* _Exercise_:
Copy out precisely the lines beginning at the line that contains "const headArmY = lugSpread - headLug - gap;" and ending at the line that contains "bpy.context.scene.collection.objects.link(empty)", including both.

* _Data provided_:
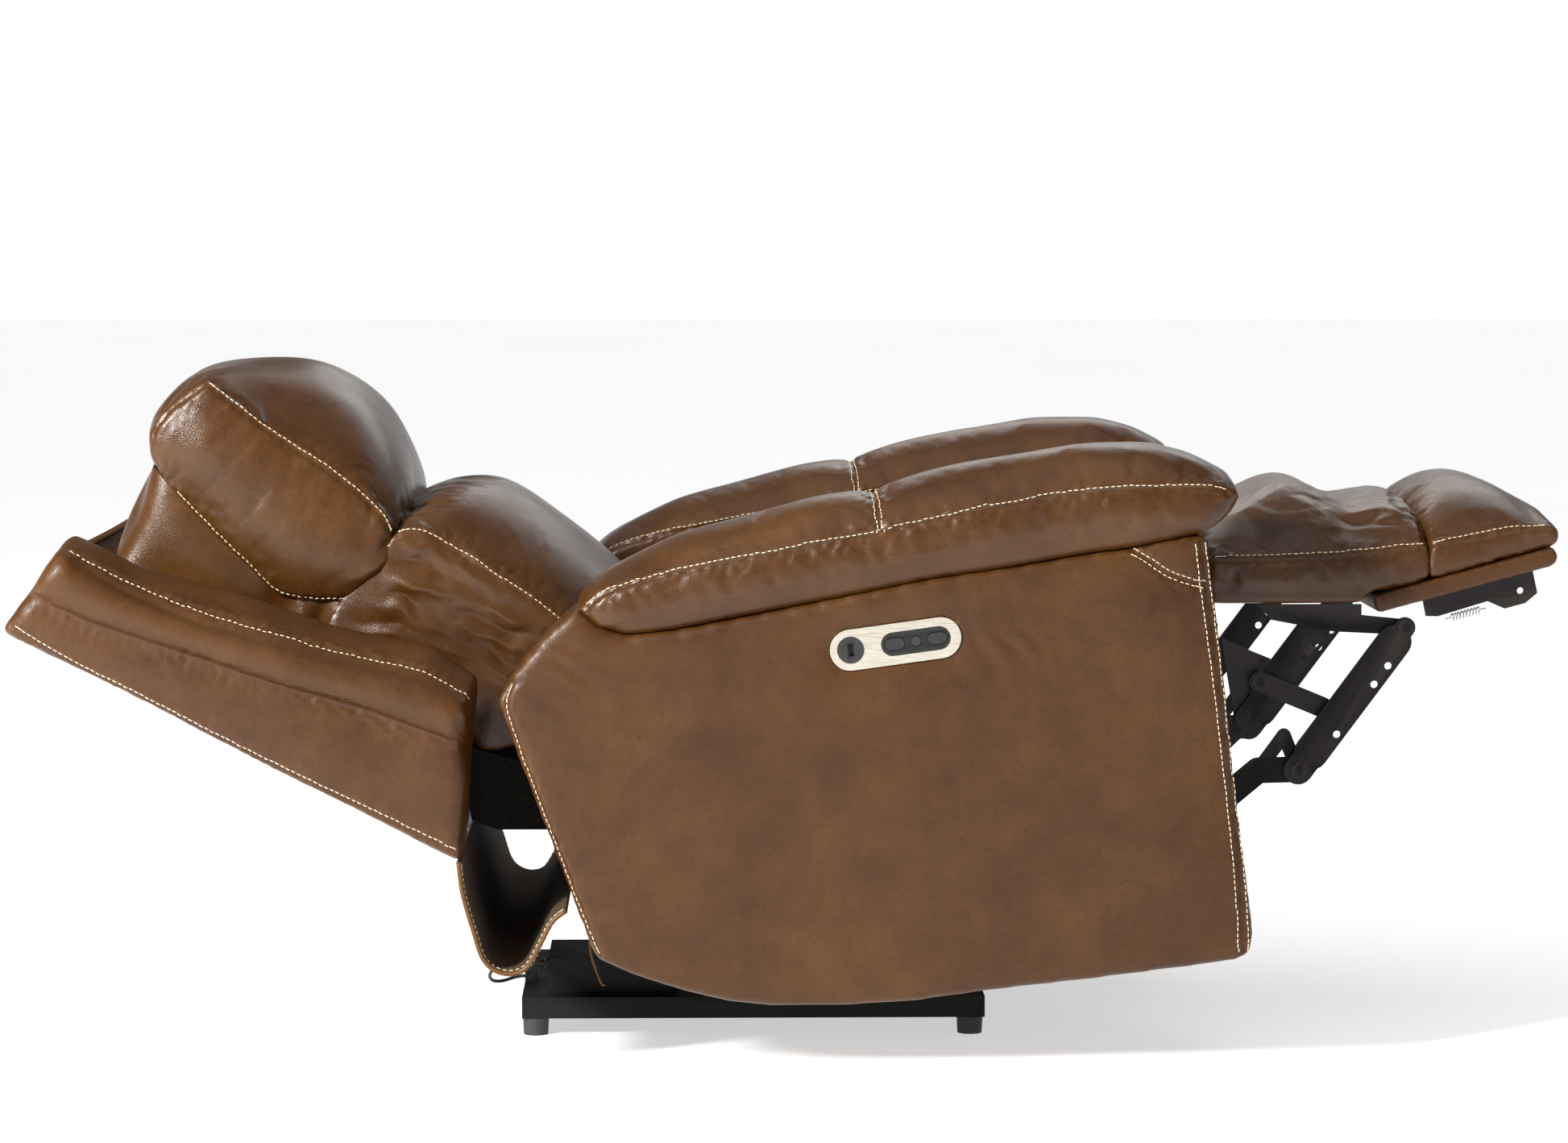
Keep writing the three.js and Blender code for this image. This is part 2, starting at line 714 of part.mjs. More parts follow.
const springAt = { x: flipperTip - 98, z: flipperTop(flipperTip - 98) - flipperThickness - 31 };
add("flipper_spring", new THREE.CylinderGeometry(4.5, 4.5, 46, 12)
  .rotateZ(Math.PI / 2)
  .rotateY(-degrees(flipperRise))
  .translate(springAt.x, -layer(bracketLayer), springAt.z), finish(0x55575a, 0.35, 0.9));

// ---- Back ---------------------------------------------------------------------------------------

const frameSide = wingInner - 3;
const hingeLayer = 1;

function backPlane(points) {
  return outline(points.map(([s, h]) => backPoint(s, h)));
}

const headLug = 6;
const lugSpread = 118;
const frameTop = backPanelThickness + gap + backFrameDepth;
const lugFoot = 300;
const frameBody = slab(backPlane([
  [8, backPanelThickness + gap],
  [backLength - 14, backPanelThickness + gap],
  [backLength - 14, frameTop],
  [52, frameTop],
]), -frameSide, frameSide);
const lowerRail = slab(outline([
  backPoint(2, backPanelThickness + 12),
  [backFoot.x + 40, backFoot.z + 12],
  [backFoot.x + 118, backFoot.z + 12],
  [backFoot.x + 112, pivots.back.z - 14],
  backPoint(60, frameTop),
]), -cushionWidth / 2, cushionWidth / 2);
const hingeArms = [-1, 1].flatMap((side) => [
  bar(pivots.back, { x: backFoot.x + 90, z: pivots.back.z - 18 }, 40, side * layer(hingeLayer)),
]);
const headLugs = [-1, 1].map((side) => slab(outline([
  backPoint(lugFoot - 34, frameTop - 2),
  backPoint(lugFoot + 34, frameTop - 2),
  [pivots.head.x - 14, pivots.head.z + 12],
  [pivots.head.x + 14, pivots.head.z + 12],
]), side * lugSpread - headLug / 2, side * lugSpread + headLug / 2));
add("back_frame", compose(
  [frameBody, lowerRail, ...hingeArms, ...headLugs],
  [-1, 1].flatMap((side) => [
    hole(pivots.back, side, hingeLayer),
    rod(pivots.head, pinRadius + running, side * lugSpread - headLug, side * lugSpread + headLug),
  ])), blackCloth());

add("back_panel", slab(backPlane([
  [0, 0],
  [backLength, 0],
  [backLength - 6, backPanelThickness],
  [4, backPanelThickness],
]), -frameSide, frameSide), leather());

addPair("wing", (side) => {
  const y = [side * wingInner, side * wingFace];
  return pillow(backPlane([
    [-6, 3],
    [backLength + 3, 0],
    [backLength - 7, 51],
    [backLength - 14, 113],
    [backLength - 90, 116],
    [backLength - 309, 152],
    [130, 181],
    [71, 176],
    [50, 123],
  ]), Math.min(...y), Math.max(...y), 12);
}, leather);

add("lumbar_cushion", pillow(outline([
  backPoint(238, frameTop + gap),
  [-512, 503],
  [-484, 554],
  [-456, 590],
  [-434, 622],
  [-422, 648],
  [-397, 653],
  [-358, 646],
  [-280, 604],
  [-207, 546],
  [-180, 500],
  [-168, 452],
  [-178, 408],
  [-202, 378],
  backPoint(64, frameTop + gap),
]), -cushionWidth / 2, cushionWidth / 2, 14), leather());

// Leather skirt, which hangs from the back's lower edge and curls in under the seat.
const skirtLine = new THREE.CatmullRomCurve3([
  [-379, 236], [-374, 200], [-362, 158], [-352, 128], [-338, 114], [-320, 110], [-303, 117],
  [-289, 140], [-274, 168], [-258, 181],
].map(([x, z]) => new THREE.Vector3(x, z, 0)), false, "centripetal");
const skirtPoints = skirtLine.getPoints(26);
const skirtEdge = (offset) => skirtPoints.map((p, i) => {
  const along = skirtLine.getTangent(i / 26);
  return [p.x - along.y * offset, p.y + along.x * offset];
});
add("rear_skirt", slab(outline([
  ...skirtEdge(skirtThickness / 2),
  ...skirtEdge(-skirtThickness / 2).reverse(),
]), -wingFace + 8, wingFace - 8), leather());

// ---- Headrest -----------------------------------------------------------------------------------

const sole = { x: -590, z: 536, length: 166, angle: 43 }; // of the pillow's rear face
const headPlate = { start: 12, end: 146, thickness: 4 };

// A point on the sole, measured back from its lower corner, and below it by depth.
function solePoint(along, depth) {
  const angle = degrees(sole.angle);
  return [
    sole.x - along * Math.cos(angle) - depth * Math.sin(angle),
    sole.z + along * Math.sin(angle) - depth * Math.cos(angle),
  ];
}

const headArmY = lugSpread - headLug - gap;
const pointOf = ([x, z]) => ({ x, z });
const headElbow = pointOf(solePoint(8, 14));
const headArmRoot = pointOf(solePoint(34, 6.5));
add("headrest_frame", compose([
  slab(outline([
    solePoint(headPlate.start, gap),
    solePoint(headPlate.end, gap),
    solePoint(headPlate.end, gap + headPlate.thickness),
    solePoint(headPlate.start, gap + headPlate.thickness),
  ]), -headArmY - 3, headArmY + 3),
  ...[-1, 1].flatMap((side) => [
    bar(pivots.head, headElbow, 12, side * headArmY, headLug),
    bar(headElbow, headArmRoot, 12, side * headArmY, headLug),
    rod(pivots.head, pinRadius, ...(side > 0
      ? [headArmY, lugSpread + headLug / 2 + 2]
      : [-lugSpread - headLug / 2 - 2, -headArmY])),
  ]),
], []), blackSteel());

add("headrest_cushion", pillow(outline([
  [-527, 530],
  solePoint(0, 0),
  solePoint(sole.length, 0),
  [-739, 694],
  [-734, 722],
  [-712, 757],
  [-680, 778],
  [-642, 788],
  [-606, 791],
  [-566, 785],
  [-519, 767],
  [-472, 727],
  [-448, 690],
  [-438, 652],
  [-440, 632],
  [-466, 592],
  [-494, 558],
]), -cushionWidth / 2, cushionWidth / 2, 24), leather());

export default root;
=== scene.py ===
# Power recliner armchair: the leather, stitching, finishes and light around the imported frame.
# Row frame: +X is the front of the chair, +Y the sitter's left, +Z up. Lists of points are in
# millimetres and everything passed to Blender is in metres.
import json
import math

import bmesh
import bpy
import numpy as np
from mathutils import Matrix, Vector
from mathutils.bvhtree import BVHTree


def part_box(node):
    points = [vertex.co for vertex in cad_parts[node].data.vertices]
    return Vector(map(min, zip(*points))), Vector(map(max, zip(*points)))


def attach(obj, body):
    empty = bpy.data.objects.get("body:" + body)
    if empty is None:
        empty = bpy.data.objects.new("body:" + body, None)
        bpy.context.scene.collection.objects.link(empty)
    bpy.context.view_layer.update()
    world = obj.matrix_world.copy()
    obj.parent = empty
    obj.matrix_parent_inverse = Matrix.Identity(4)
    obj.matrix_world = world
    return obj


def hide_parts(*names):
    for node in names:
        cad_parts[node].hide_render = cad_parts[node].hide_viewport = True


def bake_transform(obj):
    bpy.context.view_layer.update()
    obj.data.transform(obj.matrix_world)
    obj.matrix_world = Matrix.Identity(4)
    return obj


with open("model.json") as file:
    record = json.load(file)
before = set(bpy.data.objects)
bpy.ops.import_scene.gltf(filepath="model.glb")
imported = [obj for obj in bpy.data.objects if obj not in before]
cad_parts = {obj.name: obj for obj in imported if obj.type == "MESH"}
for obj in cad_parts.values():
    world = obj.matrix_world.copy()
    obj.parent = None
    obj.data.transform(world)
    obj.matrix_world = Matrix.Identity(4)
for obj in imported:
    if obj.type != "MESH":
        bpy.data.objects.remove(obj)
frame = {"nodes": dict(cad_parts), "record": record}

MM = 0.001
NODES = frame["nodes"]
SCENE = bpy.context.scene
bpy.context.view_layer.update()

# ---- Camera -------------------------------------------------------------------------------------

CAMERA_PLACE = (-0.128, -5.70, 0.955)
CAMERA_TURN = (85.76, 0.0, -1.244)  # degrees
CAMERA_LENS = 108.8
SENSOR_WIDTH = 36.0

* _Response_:
const headArmY = lugSpread - headLug - gap;
const pointOf = ([x, z]) => ({ x, z });
const headElbow = pointOf(solePoint(8, 14));
const headArmRoot = pointOf(solePoint(34, 6.5));
add("headrest_frame", compose([
  slab(outline([
    solePoint(headPlate.start, gap),
    solePoint(headPlate.end, gap),
    solePoint(headPlate.end, gap + headPlate.thickness),
    solePoint(headPlate.start, gap + headPlate.thickness),
  ]), -headArmY - 3, headArmY + 3),
  ...[-1, 1].flatMap((side) => [
    bar(pivots.head, headElbow, 12, side * headArmY, headLug),
    bar(headElbow, headArmRoot, 12, side * headArmY, headLug),
    rod(pivots.head, pinRadius, ...(side > 0
      ? [headArmY, lugSpread + headLug / 2 + 2]
      : [-lugSpread - headLug / 2 - 2, -headArmY])),
  ]),
], []), blackSteel());

add("headrest_cushion", pillow(outline([
  [-527, 530],
  solePoint(0, 0),
  solePoint(sole.length, 0),
  [-739, 694],
  [-734, 722],
  [-712, 757],
  [-680, 778],
  [-642, 788],
  [-606, 791],
  [-566, 785],
  [-519, 767],
  [-472, 727],
  [-448, 690],
  [-438, 652],
  [-440, 632],
  [-466, 592],
  [-494, 558],
]), -cushionWidth / 2, cushionWidth / 2, 24), leather());

export default root;
=== scene.py ===
# Power recliner armchair: the leather, stitching, finishes and light around the imported frame.
# Row frame: +X is the front of the chair, +Y the sitter's left, +Z up. Lists of points are in
# millimetres and everything passed to Blender is in metres.
import json
import math

import bmesh
import bpy
import numpy as np
from mathutils import Matrix, Vector
from mathutils.bvhtree import BVHTree


def part_box(node):
    points = [vertex.co for vertex in cad_parts[node].data.vertices]
    return Vector(map(min, zip(*points))), Vector(map(max, zip(*points)))


def attach(obj, body):
    empty = bpy.data.objects.get("body:" + body)
    if empty is None:
        empty = bpy.data.objects.new("body:" + body, None)
        bpy.context.scene.collection.objects.link(empty)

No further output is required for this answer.